Reducing the garden's size and relocating it "to where we pass it every time we go to the car" has allowed Jack and Reny to share the pleasure of watching it grow and tending it, Jack says.
Best of all, it has piqued the interest of the couple's daughters and grandchildren. When granddaughter Molly came to visit last summer, "she went out and picked beans and tomatoes like it was an Easter egg hunt on vines," Reny says. "It was fun for her."
Daughter Julia, now an accounting professor in Florida, was so inspired that she asked her mother to teach her the art of pressure canning. Before she returned to Florida, she bought some half-runner seed (not available in the Sunshine State, she says) and took them home with her. Around the pool in her back yard, she set out a few pots, added tomato cages for support, erected screening to keep iguanas ("the local rodent") at bay, and planted her first half-runner crop.
The gardening Higgses have big plans for 2009: early crops of cool-weather veggies before the beans and tomatoes go in, and perhaps a fall garden for Jack and Reny; for Julia, an "earth box" of the sort that patio gardeners use to provide her with more gardening space.
Blue Ridge Bean Favorites
Look in your average garden catalog and you'll find a bewildering array of bean varieties, but mountain gardeners I know swear by some old favorites: Blue Lake, Kentucky Wonder, Half-Runners and Cornfield beans. The Higgses grow half-runners because they consider the taste superior to other varieties. My neighbor Helen McKinney grows Cornfield beans – for exactly the same reason.

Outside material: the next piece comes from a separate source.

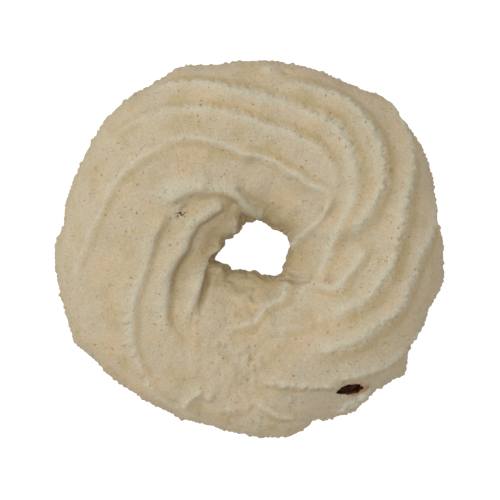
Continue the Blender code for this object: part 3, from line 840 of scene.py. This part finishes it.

"They taste better and produce better than any other bean," she says. Called "Cornfield" because they were traditionally grown in rows of field corn, they'll also grow on poles or teepees. (Don't plant with sweet corn; the vines are too vigorous, will overwhelm the stalks and pull them down.) If you're growing on field corn, delay planting until you've hoed the corn the first time to give the corn a head start. Cornfield beans freeze and can well, and can be harvested at any stage: while beans are small in the pod for green beans; after beans are large for shuck beans or leather britches (dried beans).
Where do you get seed? Ask an old timer. "We got ours from Evelyn Thomas (a neighbor), probably 20 years ago, so we call them the Evelyn Bean," Helen says. She saves seed from the beans she has allowed to mature fully: shells them out, dries in a pan on a sunny windowsill, bags the dried beans and puts them in the freezer until planting time.
A Testimonial from the Third Generation
Nine-year-old Molly Higgs is not a big fan of vegetables, her mother Laura says. But she makes an exception for the produce from her grandparents' garden. She's a budding writer, and we asked her for her thoughts about the garden she helps with when she comes to east Tennessee on summer visits from her home in Slidell, La. Here's what she wrote:
"Papa Jack's vegetables are so good that deer came by to take a bite. What I like about Papa Jack's vegetables is they are so sweet. I like to pick beans because I get to see some beans that are ready to eat. I won't eat any different kinds of beans except for Papa Jack's.